As huge as the presidential election is, sometimes it's more than just the big picture that sways a voter. Some issues have played out in states that haven't made the national news. Here are dispatches from five states on what's important locally.
This is part of our U.S. Election 2012: Canadians in America series – expats talking about life and politics south of the border.
Keith Vincent, a student in Boynton Beach, Fla., from Corner Brook, Nfld.:
A local issue that has come up here in Palm Beach County has concerned absentee ballots. There was a printing error with 27,000 ballots and they are now no longer readable by machine and must be analyzed individually. That's not all: there have already been questions about matching (or non-matching) signatures and court challenges to rejected ballots are already starting. So, it will be interesting to see if this election will have its own version of the "hanging chad."

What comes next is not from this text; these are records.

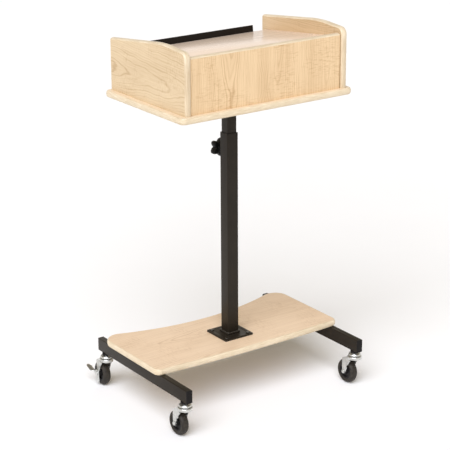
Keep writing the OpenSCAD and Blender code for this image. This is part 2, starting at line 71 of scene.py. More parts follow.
class Recipe:
    """A material's nodes, built by short calls that each return an output socket."""

    def __init__(self, name):
        self.material = bpy.data.materials.new(name)
        self.material.use_nodes = True
        self.tree = self.material.node_tree
        self.tree.nodes.clear()
        output = self.tree.nodes.new("ShaderNodeOutputMaterial")
        self.shader = self.tree.nodes.new("ShaderNodeBsdfPrincipled")
        self.tree.links.new(self.shader.outputs["BSDF"], output.inputs["Surface"])
        self.place = self.add("ShaderNodeTexCoord").outputs["Object"]

    def add(self, kind, inputs=None, **settings):
        node = self.tree.nodes.new(kind)
        for key, value in settings.items():
            setattr(node, key, value)
        for key, value in (inputs or {}).items():
            self.feed(node.inputs[key], value)
        return node

    def feed(self, socket, value):
        if isinstance(value, bpy.types.NodeSocket):
            self.tree.links.new(value, socket)
        else:
            socket.default_value = value

    def surface(self, **values):
        for key, value in values.items():
            self.feed(self.shader.inputs[key.replace("_", " ")], value)

    def calc(self, operation, *values):
        return self.add(
            "ShaderNodeMath", dict(enumerate(values)), operation=operation
        ).outputs[0]

    def stretch(self, scale, place=None, shift=(0, 0, 0)):
        inputs = {"Vector": place or self.place, "Scale": scale, "Location": shift}
        return self.add("ShaderNodeMapping", inputs).outputs[0]

    def join(self, x, y, z=0.0):
        return self.add("ShaderNodeCombineXYZ", {"X": x, "Y": y, "Z": z}).outputs[0]

    def noise(self, place, scale, detail=2.0, roughness=0.5):
        inputs = {
            "Vector": place,
            "Scale": scale,
            "Detail": detail,
            "Roughness": roughness,
        }
        return self.add("ShaderNodeTexNoise", inputs).outputs[0]

    def remap(self, value, from_low, from_high, to_low=0.0, to_high=1.0):
        inputs = {
            "Value": value,
            "From Min": from_low,
            "From Max": from_high,
            "To Min": to_low,
            "To Max": to_high,
        }
        return self.add("ShaderNodeMapRange", inputs).outputs[0]

    def blend(self, share, first, second):
        inputs = {0: share, 6: first, 7: second}
        return self.add("ShaderNodeMix", inputs, data_type="RGBA").outputs[2]

    def bump(self, height, depth, normal=None):
        inputs = {"Height": height, "Distance": depth, "Strength": 1.0}
        if normal:
            inputs["Normal"] = normal
        return self.add("ShaderNodeBump", inputs).outputs[0]


def colour(red, green, blue):
    return (red, green, blue, 1.0)


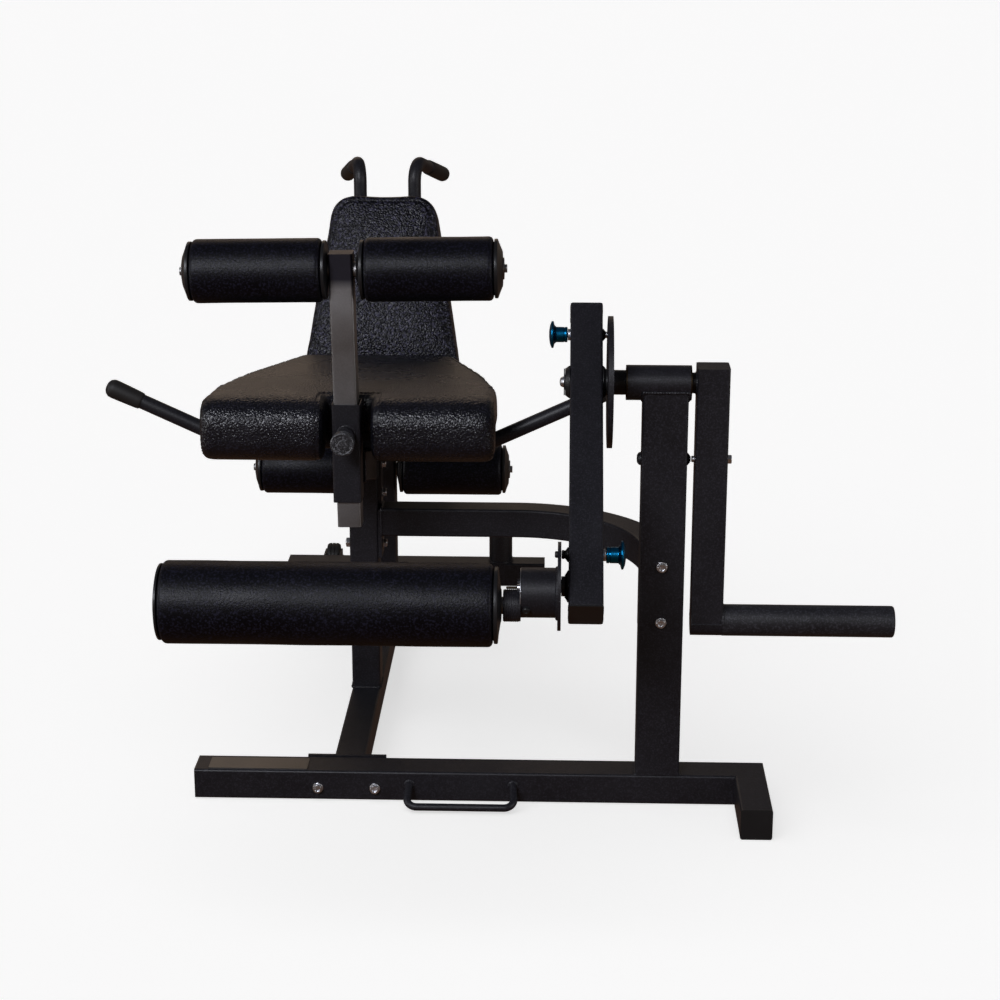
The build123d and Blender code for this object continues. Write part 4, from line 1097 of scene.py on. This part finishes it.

Colleen Pendergast, who lives and works in Nantucket, Mass., from Edmonton:
Massachusetts has a lot of ballot questions this year, including:
Medical use of marijuana: the pro argument states that it helps ease the suffering of various medical issues. The against argument states that there is much room for corruption and exploitation if the law is passed. (Similar provisions are also on the ballot in Colorado and Washington.)
Prescribing medication to end a person's life: the pro argument (with many provisions – death must be certain within six months, person must be mentally capable, etc.), allows a physician to prescribe medication to end a person's life with dignity and less suffering. The against argument states that it "enables suicide as a substitute for quality health care" and they cite an example of someone with treatable depression being able to get a life-ending prescription. The against arguments also state that the law is confusing and that doctors are often wrong in their diagnosis.
This was all obtained by the voter packet (put out by the state) that I received in the mail a couple of months ago.
Meredith Miller, who works in communications in Pittsburgh, Penn., from Toronto:
Here in western Pennsylvania, this is coal and natural gas country. A large part of Mitt Romney's pledge to create 12 million jobs has to do with fostering domestic energy production. Many people in this region, as well as in Canada (with regard to Keystone XL) will likely be paying attention should Mitt Romney get elected.
Timothy C. Winegard, a professor in Grand Junction, Colo., from Sarnia, Ont.:
Living in western Colorado, one key feature of the election is oil and gas development and the associated permits, as this provides the bulk of employment in the region. Although Mr. Obama has annually increased permits over the last three years, many here still do not see this as progressive enough. Mr. Romney has advocated for increased domestic oil production in the west, and has questioned the President over his failure to endorse the Keystone Pipeline. The result of the election will no doubt have an impact on energy development here.
Jenny Zhang, who works in advertising in Greensboro, N.C., from Ottawa:
In my little corner of eastern North Carolina, jobs are on everyone's minds. There has been little conversation about social issues, foreign policy, climate change or anything other than the economy. This is perhaps understandable given the decline of the furniture, textiles and tobacco industries that have traditionally been strong in the state, but there also seems to be a sense of wistful nostalgia for the the boom times of the '90s. There are certainly high-growth industries in North Carolina, particular in biotechnology and IT, but there seems to be little local support for investing in the educational infrastructure that would enable local students to take advantage of the opportunities to be found at the Research Triangle Park. The Superintendent of Public Instruction is up for re-election on Nov. 6 as well, but few in my extended social circle seem to know, or care.